** Begin Source data **

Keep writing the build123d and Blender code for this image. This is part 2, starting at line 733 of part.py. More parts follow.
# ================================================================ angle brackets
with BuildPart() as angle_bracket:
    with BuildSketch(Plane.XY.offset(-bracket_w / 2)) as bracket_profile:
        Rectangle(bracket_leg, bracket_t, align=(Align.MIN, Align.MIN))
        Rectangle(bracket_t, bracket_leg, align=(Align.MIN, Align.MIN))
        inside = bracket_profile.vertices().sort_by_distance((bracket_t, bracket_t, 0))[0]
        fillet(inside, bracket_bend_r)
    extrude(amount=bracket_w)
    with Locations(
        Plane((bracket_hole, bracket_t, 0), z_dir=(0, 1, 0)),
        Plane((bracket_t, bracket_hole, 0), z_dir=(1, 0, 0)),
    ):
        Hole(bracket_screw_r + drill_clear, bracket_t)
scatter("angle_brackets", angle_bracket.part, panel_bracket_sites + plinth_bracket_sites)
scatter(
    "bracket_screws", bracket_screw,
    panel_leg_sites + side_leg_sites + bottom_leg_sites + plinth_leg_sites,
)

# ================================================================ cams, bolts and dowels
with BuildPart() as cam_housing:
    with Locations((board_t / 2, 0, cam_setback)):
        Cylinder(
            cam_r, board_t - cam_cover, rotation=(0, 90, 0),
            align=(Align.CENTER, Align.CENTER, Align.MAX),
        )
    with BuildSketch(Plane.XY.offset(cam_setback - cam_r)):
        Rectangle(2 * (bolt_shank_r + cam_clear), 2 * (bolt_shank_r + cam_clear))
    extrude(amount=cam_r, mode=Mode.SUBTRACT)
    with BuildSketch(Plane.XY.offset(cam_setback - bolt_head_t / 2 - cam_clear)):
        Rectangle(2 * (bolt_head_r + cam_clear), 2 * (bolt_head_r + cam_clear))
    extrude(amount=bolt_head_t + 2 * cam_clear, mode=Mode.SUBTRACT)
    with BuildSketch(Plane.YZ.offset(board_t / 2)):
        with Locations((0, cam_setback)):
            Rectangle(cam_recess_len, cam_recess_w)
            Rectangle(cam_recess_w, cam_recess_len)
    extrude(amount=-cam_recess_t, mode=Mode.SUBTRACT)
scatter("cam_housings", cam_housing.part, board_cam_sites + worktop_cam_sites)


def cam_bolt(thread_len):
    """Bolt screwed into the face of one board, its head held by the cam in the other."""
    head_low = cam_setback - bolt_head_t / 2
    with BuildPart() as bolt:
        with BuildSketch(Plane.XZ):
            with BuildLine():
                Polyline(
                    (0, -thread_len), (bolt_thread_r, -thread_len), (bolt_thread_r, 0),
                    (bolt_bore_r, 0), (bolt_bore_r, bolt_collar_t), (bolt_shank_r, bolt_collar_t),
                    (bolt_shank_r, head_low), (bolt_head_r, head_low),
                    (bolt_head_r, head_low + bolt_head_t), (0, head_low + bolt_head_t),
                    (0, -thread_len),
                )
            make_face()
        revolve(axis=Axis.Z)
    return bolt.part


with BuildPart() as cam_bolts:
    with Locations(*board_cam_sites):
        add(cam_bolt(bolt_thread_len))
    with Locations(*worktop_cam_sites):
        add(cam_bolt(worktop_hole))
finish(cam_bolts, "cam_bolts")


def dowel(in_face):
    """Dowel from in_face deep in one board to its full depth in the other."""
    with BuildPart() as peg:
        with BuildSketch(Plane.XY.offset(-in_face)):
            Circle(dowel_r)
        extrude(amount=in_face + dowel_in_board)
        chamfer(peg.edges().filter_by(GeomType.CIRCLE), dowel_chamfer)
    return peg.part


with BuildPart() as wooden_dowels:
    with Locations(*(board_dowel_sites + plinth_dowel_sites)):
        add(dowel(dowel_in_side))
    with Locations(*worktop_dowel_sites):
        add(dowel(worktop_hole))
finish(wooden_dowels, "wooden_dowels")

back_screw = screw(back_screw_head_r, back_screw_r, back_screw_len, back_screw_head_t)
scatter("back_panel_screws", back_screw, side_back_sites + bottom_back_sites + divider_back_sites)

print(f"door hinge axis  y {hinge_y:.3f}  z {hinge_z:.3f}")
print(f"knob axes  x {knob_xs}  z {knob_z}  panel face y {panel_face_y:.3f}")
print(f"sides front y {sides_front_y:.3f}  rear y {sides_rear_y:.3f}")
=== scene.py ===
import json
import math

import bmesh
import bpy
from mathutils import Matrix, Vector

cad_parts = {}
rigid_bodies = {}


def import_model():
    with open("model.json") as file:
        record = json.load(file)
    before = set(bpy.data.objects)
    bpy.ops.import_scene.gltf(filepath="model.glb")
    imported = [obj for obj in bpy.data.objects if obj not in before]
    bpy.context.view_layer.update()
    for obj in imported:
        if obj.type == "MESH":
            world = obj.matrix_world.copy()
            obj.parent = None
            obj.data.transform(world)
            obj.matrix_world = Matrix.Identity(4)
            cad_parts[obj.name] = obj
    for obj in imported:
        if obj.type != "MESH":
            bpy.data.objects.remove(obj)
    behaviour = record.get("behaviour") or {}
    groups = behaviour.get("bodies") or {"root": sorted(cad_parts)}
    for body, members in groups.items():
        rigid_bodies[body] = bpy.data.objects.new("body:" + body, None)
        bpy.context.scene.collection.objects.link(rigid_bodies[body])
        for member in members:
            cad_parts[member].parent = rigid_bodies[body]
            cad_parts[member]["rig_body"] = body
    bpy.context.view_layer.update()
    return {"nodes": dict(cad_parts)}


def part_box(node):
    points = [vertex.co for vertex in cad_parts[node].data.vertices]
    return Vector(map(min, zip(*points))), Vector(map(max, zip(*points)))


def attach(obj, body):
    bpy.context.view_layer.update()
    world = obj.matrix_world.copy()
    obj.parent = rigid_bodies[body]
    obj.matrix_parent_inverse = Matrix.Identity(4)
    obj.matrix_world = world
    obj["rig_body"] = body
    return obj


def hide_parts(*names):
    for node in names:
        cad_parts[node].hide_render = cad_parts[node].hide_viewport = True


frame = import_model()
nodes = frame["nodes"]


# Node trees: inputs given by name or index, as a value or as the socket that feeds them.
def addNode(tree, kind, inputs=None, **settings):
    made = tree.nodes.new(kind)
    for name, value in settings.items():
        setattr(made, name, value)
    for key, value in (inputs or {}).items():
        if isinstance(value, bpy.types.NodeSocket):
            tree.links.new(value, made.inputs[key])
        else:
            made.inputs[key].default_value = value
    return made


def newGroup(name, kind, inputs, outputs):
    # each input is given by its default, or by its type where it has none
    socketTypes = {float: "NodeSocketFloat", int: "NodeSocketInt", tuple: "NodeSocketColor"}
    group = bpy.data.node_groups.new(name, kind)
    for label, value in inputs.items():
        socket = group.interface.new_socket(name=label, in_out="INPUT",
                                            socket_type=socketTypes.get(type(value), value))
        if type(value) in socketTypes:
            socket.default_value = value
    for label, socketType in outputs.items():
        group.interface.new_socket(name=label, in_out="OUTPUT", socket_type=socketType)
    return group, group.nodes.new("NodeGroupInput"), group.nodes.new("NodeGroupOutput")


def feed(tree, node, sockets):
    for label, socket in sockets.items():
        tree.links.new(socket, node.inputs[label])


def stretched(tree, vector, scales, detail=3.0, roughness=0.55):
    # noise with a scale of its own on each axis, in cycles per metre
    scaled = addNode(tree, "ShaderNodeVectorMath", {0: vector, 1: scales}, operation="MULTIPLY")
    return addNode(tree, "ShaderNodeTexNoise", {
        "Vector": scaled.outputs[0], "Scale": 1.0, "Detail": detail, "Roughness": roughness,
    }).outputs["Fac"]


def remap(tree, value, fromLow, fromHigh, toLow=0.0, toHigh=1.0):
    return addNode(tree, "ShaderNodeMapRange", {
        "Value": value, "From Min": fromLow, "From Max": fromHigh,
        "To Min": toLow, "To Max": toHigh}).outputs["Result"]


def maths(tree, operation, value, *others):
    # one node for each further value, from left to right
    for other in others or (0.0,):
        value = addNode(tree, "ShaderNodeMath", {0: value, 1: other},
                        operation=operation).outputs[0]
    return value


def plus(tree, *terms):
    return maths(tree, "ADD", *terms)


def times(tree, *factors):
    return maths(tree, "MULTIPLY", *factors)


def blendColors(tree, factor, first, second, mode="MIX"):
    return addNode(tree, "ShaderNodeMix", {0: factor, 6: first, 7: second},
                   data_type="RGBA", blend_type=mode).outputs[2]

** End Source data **

Problem details: Retype exactly, and only, the lines from the one containing "back_screw_r, back_screw_len, back_screw_head_t)" through the one containing "bpy.data.objects.remove(obj)", both included.

In response:
back_screw = screw(back_screw_head_r, back_screw_r, back_screw_len, back_screw_head_t)
scatter("back_panel_screws", back_screw, side_back_sites + bottom_back_sites + divider_back_sites)

print(f"door hinge axis  y {hinge_y:.3f}  z {hinge_z:.3f}")
print(f"knob axes  x {knob_xs}  z {knob_z}  panel face y {panel_face_y:.3f}")
print(f"sides front y {sides_front_y:.3f}  rear y {sides_rear_y:.3f}")
=== scene.py ===
import json
import math

import bmesh
import bpy
from mathutils import Matrix, Vector

cad_parts = {}
rigid_bodies = {}


def import_model():
    with open("model.json") as file:
        record = json.load(file)
    before = set(bpy.data.objects)
    bpy.ops.import_scene.gltf(filepath="model.glb")
    imported = [obj for obj in bpy.data.objects if obj not in before]
    bpy.context.view_layer.update()
    for obj in imported:
        if obj.type == "MESH":
            world = obj.matrix_world.copy()
            obj.parent = None
            obj.data.transform(world)
            obj.matrix_world = Matrix.Identity(4)
            cad_parts[obj.name] = obj
    for obj in imported:
        if obj.type != "MESH":
            bpy.data.objects.remove(obj)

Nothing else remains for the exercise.